# Start of Recorded data
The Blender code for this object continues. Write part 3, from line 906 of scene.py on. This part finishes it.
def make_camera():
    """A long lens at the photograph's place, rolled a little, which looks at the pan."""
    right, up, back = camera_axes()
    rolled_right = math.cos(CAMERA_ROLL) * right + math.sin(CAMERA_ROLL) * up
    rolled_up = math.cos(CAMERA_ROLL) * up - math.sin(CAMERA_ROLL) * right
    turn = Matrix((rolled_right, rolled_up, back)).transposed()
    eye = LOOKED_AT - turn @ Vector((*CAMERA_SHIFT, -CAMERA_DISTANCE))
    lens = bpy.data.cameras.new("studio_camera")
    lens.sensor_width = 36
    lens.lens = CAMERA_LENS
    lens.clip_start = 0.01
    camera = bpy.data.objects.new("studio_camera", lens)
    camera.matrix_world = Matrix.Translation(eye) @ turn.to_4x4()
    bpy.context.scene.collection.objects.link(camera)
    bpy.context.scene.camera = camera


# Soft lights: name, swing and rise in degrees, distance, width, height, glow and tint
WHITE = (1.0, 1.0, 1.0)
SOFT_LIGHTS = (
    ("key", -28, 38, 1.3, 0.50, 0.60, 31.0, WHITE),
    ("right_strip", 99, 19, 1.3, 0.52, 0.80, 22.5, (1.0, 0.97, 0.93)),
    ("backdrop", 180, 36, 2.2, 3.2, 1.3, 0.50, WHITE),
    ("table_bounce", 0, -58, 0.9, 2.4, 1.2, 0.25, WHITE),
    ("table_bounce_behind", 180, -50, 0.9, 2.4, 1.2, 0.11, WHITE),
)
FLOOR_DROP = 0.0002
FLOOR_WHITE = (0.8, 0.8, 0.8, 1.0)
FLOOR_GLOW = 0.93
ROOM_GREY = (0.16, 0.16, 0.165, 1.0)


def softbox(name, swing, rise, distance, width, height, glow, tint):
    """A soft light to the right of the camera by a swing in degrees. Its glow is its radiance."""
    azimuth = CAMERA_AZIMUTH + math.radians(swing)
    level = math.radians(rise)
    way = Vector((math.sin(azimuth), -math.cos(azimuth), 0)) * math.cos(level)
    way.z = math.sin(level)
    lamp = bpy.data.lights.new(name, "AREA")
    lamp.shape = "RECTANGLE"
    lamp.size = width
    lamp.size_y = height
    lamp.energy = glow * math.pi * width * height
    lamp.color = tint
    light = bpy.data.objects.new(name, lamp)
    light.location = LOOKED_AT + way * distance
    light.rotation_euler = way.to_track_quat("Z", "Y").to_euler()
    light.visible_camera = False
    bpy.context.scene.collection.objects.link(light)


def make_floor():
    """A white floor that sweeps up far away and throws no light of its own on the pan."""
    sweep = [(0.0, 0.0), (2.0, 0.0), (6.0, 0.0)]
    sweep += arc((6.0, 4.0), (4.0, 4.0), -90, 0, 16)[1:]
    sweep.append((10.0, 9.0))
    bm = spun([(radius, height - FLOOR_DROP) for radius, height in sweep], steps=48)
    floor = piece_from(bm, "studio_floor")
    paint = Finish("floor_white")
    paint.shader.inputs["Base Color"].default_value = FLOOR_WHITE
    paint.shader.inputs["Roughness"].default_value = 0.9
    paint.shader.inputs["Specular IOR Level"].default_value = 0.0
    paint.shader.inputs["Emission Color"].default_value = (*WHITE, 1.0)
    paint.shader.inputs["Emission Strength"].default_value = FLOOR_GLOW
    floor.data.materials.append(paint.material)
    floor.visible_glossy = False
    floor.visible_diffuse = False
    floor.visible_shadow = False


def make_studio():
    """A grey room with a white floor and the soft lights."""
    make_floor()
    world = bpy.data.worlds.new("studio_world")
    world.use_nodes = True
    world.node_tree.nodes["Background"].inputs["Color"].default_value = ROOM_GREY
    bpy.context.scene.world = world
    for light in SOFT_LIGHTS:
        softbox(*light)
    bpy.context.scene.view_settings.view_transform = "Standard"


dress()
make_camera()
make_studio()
# End of Recorded data
◆ Given task
Transcribe the material above word for word.

◆ Answer for this exercise
The Blender code for this object continues. Write part 3, from line 906 of scene.py on. This part finishes it.
def make_camera():
    """A long lens at the photograph's place, rolled a little, which looks at the pan."""
    right, up, back = camera_axes()
    rolled_right = math.cos(CAMERA_ROLL) * right + math.sin(CAMERA_ROLL) * up
    rolled_up = math.cos(CAMERA_ROLL) * up - math.sin(CAMERA_ROLL) * right
    turn = Matrix((rolled_right, rolled_up, back)).transposed()
    eye = LOOKED_AT - turn @ Vector((*CAMERA_SHIFT, -CAMERA_DISTANCE))
    lens = bpy.data.cameras.new("studio_camera")
    lens.sensor_width = 36
    lens.lens = CAMERA_LENS
    lens.clip_start = 0.01
    camera = bpy.data.objects.new("studio_camera", lens)
    camera.matrix_world = Matrix.Translation(eye) @ turn.to_4x4()
    bpy.context.scene.collection.objects.link(camera)
    bpy.context.scene.camera = camera


# Soft lights: name, swing and rise in degrees, distance, width, height, glow and tint
WHITE = (1.0, 1.0, 1.0)
SOFT_LIGHTS = (
    ("key", -28, 38, 1.3, 0.50, 0.60, 31.0, WHITE),
    ("right_strip", 99, 19, 1.3, 0.52, 0.80, 22.5, (1.0, 0.97, 0.93)),
    ("backdrop", 180, 36, 2.2, 3.2, 1.3, 0.50, WHITE),
    ("table_bounce", 0, -58, 0.9, 2.4, 1.2, 0.25, WHITE),
    ("table_bounce_behind", 180, -50, 0.9, 2.4, 1.2, 0.11, WHITE),
)
FLOOR_DROP = 0.0002
FLOOR_WHITE = (0.8, 0.8, 0.8, 1.0)
FLOOR_GLOW = 0.93
ROOM_GREY = (0.16, 0.16, 0.165, 1.0)


def softbox(name, swing, rise, distance, width, height, glow, tint):
    """A soft light to the right of the camera by a swing in degrees. Its glow is its radiance."""
    azimuth = CAMERA_AZIMUTH + math.radians(swing)
    level = math.radians(rise)
    way = Vector((math.sin(azimuth), -math.cos(azimuth), 0)) * math.cos(level)
    way.z = math.sin(level)
    lamp = bpy.data.lights.new(name, "AREA")
    lamp.shape = "RECTANGLE"
    lamp.size = width
    lamp.size_y = height
    lamp.energy = glow * math.pi * width * height
    lamp.color = tint
    light = bpy.data.objects.new(name, lamp)
    light.location = LOOKED_AT + way * distance
    light.rotation_euler = way.to_track_quat("Z", "Y").to_euler()
    light.visible_camera = False
    bpy.context.scene.collection.objects.link(light)


def make_floor():
    """A white floor that sweeps up far away and throws no light of its own on the pan."""
    sweep = [(0.0, 0.0), (2.0, 0.0), (6.0, 0.0)]
    sweep += arc((6.0, 4.0), (4.0, 4.0), -90, 0, 16)[1:]
    sweep.append((10.0, 9.0))
    bm = spun([(radius, height - FLOOR_DROP) for radius, height in sweep], steps=48)
    floor = piece_from(bm, "studio_floor")
    paint = Finish("floor_white")
    paint.shader.inputs["Base Color"].default_value = FLOOR_WHITE
    paint.shader.inputs["Roughness"].default_value = 0.9
    paint.shader.inputs["Specular IOR Level"].default_value = 0.0
    paint.shader.inputs["Emission Color"].default_value = (*WHITE, 1.0)
    paint.shader.inputs["Emission Strength"].default_value = FLOOR_GLOW
    floor.data.materials.append(paint.material)
    floor.visible_glossy = False
    floor.visible_diffuse = False
    floor.visible_shadow = False


def make_studio():
    """A grey room with a white floor and the soft lights."""
    make_floor()
    world = bpy.data.worlds.new("studio_world")
    world.use_nodes = True
    world.node_tree.nodes["Background"].inputs["Color"].default_value = ROOM_GREY
    bpy.context.scene.world = world
    for light in SOFT_LIGHTS:
        softbox(*light)
    bpy.context.scene.view_settings.view_transform = "Standard"


dress()
make_camera()
make_studio()